- _Task instructions_: Provide nothing but the number of lines containing the string "JSON".

Begin Data listing

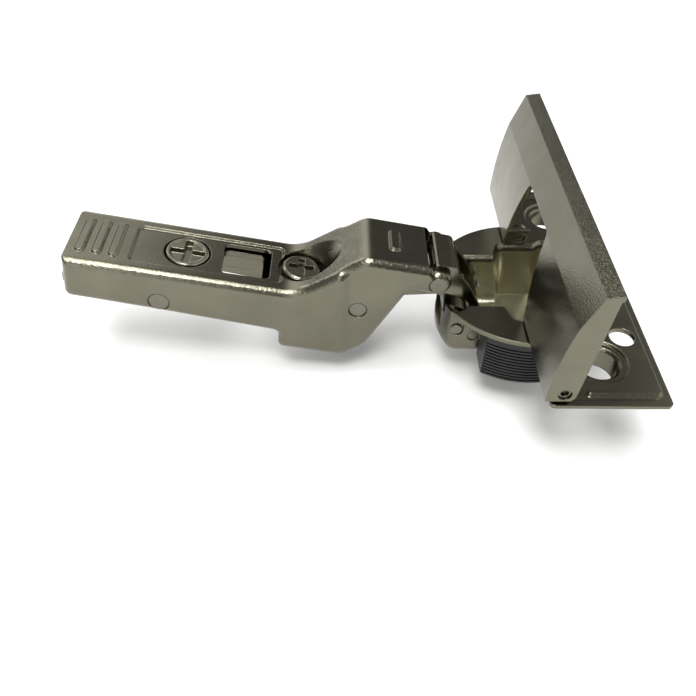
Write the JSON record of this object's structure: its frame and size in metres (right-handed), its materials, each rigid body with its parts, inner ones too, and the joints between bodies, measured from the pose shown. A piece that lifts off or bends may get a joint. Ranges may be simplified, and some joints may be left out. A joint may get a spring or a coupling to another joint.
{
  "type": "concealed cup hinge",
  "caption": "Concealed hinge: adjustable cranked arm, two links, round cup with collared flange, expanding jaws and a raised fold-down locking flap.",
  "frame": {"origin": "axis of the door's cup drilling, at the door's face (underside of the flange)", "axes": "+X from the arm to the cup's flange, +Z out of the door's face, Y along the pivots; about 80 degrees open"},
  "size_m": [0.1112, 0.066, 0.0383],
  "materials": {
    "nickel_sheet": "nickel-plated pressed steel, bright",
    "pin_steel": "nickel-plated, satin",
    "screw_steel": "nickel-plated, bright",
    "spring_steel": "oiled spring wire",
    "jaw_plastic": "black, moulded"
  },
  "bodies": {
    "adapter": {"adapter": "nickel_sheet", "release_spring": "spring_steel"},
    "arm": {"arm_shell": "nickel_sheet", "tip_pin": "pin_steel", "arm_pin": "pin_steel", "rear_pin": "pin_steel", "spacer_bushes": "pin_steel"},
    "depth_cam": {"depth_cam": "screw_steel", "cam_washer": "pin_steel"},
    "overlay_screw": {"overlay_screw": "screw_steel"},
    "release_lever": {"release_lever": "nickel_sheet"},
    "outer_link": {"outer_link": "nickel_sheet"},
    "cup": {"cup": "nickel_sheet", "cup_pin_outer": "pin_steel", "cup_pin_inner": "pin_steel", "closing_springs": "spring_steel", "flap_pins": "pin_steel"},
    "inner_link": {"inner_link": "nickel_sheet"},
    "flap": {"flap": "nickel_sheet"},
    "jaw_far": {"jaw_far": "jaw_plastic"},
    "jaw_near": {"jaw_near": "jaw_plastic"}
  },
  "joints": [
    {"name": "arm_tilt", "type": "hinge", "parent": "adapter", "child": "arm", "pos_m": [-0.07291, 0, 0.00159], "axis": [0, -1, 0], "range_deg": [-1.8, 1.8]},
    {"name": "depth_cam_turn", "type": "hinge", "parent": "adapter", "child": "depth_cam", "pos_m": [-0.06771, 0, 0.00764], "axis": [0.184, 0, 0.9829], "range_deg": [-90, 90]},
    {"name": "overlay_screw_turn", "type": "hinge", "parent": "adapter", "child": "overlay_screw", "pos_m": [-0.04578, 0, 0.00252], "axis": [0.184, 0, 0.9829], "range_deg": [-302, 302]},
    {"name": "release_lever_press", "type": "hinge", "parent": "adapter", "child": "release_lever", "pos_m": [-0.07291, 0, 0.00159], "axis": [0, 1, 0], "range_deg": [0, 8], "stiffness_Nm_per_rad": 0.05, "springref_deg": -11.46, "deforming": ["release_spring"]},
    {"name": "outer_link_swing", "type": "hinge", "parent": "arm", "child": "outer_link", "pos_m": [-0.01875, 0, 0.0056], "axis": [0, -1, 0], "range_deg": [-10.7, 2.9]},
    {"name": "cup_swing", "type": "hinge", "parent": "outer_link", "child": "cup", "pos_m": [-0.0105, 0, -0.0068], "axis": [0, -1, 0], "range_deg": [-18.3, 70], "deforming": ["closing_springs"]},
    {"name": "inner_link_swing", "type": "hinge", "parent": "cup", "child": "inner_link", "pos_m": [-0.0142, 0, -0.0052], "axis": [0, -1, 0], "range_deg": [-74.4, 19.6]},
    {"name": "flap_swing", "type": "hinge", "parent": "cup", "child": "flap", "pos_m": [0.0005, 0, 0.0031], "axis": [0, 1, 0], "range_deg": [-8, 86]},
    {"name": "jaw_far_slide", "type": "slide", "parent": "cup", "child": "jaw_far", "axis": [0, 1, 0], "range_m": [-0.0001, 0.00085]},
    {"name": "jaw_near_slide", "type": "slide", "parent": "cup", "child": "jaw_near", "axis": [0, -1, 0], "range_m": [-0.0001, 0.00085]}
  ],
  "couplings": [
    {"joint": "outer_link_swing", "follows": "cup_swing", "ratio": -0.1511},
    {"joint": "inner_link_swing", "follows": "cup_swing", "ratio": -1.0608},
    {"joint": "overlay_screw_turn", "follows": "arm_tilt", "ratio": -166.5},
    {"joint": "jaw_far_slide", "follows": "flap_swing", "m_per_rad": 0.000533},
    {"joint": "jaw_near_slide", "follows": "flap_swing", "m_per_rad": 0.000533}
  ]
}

End Data listing
Begin Data listing

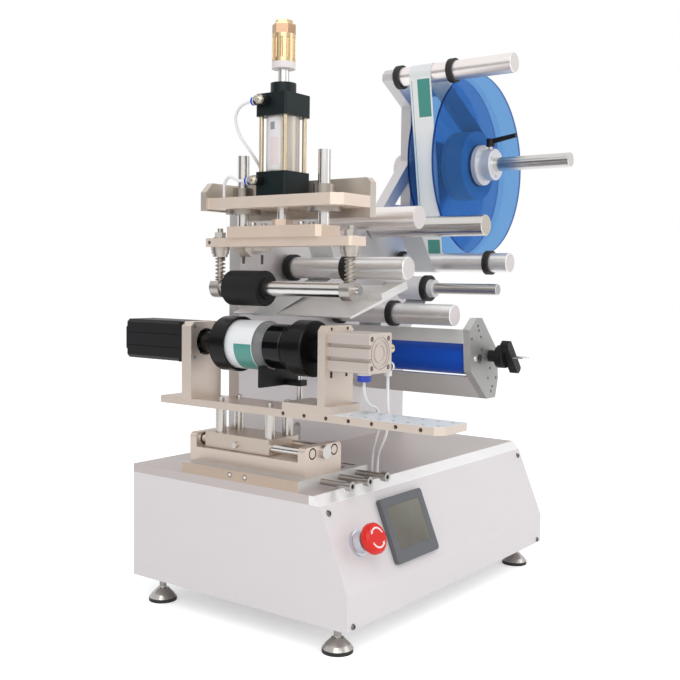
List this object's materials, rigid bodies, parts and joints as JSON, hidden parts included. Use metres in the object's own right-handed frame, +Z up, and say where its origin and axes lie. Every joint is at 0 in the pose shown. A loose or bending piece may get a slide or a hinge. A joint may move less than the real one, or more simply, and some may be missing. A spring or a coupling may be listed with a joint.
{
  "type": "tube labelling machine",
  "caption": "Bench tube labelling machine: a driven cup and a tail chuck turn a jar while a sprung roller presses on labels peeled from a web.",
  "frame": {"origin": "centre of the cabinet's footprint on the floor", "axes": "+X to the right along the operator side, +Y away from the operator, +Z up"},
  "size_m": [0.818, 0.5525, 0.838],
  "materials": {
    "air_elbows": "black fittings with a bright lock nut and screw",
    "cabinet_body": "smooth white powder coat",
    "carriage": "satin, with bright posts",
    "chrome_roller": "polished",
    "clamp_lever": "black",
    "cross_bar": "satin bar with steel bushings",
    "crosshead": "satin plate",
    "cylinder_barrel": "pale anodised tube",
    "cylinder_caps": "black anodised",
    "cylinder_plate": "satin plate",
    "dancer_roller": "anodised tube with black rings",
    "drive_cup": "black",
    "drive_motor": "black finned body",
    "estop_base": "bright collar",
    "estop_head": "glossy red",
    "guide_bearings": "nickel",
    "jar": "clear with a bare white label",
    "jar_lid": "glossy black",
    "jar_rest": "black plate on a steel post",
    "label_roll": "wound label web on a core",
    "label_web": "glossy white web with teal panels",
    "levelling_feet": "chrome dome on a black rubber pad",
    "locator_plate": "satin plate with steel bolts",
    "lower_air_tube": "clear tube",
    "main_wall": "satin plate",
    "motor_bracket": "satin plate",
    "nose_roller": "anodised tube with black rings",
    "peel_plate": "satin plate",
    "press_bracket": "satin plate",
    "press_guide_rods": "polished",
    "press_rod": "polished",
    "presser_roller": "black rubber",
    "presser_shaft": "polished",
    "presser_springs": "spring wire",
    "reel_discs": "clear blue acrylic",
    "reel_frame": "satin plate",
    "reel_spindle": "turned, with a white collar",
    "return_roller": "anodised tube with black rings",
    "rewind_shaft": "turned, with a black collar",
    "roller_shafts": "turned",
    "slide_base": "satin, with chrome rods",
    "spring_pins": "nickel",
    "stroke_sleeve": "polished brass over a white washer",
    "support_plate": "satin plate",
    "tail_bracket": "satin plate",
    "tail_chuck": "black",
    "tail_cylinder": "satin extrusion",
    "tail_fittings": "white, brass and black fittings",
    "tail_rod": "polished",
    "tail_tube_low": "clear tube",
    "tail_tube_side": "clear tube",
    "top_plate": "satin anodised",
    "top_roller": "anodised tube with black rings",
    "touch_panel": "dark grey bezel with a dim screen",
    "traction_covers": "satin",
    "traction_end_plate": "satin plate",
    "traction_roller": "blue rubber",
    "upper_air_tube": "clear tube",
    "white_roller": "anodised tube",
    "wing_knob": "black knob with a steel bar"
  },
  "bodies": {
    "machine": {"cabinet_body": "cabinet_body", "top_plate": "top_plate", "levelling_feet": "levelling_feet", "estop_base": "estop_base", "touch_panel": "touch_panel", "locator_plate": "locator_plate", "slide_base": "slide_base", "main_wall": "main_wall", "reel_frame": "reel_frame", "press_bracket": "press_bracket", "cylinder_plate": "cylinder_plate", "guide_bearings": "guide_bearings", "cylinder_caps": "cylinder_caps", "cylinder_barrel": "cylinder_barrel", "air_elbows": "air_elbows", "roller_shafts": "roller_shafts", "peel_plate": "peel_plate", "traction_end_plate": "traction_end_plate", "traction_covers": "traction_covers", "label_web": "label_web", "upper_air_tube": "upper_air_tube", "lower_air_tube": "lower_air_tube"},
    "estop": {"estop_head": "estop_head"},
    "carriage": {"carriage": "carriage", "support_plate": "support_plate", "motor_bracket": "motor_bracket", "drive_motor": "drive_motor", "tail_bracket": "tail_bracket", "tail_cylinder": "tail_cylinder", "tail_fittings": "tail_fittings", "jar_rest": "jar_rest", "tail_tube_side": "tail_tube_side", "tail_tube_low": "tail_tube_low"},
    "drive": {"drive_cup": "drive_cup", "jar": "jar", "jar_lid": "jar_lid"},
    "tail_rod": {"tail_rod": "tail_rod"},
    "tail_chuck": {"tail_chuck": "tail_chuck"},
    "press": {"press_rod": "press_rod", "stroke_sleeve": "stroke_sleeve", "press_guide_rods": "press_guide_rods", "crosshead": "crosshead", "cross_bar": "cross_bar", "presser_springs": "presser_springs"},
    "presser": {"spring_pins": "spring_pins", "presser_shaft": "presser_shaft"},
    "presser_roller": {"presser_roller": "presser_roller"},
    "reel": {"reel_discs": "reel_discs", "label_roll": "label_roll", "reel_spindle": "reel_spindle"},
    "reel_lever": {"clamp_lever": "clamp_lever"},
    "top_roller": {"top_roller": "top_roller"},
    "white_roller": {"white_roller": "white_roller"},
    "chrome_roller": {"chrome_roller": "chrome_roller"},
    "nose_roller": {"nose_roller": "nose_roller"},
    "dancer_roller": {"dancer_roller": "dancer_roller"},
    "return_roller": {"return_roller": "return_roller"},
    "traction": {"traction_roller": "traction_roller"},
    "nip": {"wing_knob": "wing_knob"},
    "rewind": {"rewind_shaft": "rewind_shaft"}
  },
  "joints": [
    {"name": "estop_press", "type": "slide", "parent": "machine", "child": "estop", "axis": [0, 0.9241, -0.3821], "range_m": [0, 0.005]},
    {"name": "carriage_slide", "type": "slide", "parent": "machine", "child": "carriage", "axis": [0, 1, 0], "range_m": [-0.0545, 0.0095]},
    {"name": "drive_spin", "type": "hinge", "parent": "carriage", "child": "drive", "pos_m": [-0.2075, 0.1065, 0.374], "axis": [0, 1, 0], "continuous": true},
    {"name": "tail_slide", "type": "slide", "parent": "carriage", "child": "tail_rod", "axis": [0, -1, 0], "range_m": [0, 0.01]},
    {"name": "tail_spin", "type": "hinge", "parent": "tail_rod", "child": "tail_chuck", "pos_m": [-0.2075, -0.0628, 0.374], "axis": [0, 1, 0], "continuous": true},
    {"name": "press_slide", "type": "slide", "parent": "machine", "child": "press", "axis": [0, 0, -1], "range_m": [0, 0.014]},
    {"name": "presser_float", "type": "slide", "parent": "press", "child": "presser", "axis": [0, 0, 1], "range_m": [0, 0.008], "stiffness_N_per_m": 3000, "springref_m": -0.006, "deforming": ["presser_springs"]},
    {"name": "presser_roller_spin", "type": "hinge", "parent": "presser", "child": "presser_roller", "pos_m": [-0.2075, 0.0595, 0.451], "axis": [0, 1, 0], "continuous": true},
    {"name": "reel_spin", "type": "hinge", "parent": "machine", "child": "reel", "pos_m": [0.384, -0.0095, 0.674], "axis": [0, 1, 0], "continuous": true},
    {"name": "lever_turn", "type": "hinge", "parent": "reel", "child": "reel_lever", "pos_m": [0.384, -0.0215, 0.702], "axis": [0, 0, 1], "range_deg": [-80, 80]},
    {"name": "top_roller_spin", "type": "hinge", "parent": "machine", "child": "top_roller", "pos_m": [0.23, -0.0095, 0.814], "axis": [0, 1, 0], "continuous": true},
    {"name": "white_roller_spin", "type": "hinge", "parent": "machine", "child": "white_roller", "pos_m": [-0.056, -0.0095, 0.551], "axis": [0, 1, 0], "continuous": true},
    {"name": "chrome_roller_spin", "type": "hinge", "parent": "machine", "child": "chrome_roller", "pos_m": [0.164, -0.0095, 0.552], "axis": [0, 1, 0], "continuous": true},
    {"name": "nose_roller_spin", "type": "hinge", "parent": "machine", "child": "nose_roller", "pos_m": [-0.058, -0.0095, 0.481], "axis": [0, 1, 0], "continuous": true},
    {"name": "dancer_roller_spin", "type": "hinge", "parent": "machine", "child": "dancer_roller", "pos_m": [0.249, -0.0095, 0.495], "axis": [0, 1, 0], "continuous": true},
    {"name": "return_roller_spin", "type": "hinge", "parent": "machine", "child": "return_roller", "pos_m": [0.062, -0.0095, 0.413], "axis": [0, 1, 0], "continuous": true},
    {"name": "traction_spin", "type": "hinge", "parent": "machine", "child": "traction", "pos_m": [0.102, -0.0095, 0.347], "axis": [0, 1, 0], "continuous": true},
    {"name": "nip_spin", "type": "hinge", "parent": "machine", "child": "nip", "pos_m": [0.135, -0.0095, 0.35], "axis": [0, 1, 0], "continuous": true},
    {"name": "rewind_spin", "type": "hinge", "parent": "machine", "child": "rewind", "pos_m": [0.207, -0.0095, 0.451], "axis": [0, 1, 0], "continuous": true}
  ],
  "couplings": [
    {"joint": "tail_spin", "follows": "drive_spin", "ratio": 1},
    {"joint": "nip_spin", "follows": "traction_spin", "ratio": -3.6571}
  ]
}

End Data listing
Begin Data listing

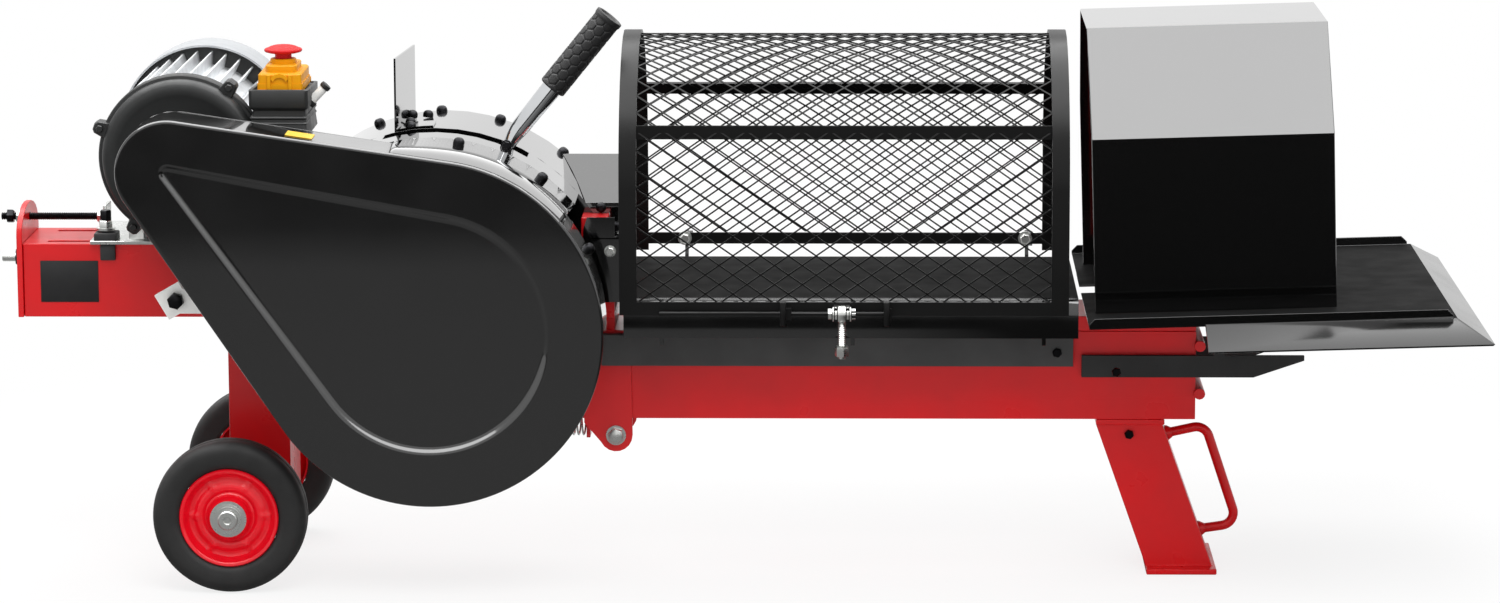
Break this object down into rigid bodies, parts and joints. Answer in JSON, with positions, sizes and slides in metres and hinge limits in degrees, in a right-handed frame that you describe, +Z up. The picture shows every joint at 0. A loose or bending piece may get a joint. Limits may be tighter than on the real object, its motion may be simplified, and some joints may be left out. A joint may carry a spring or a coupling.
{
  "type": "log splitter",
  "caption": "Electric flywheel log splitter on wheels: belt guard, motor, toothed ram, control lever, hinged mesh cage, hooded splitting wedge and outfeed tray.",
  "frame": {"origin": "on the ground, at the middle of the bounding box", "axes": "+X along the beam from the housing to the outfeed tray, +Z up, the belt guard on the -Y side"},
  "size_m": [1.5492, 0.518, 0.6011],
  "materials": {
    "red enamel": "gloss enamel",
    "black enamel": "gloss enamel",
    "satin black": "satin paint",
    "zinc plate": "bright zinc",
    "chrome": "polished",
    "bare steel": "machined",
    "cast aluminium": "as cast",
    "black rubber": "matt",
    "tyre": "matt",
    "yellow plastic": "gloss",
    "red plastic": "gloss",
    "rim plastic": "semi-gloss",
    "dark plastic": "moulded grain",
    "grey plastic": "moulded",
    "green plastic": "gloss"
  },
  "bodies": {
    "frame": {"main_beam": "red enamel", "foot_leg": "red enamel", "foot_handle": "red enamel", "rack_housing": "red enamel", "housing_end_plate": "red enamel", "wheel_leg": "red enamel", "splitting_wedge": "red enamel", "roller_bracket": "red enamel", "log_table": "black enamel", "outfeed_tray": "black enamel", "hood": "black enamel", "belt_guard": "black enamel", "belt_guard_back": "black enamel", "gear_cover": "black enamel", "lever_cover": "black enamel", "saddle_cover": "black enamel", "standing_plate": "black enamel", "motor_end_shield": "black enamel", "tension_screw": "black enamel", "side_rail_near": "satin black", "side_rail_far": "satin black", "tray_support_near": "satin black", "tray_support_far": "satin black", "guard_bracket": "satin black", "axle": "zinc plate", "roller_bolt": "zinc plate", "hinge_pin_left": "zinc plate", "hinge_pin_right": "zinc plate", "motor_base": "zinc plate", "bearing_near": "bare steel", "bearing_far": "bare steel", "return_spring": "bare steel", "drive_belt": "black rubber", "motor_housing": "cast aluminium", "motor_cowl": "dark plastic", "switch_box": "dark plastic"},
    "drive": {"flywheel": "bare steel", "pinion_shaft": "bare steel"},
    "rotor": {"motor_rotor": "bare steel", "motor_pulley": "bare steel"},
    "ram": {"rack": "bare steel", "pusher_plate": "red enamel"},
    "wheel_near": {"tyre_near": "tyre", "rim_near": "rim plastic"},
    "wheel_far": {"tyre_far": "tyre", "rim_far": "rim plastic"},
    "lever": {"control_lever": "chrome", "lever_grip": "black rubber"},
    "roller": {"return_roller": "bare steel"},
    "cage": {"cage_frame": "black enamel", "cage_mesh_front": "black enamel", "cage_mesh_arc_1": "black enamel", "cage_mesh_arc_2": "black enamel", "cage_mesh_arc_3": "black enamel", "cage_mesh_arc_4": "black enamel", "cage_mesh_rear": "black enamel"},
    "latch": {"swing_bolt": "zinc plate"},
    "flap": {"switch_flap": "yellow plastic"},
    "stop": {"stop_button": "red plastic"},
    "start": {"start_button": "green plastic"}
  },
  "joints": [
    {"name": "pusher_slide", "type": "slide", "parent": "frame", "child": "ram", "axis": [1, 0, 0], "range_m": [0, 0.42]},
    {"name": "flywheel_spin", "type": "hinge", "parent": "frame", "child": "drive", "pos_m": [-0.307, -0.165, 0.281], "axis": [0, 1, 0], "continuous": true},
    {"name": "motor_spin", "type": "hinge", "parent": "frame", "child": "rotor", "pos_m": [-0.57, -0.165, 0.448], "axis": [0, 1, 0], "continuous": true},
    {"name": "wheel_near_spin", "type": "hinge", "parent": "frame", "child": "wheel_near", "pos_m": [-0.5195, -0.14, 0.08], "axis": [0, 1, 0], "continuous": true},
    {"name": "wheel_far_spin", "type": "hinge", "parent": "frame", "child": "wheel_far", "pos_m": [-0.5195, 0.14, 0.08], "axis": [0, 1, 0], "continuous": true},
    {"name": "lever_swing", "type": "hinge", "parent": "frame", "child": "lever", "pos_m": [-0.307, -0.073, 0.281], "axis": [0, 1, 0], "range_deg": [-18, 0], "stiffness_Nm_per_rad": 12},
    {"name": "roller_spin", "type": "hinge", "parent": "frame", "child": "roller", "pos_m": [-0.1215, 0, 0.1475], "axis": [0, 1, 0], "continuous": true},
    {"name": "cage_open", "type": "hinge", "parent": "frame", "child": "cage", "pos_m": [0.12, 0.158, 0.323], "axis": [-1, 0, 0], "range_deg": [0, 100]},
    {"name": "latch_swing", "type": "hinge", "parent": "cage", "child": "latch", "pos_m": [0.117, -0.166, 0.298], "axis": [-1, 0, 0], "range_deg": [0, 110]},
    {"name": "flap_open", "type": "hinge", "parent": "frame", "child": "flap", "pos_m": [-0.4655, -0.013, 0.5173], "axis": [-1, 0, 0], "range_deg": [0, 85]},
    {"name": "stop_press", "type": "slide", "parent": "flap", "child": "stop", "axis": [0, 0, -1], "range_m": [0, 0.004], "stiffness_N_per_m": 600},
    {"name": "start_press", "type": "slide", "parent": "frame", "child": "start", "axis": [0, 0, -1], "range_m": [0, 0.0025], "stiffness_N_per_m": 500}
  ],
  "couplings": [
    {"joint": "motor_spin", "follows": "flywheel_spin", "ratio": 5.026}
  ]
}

End Data listing

- _Reply to the exercise_: 3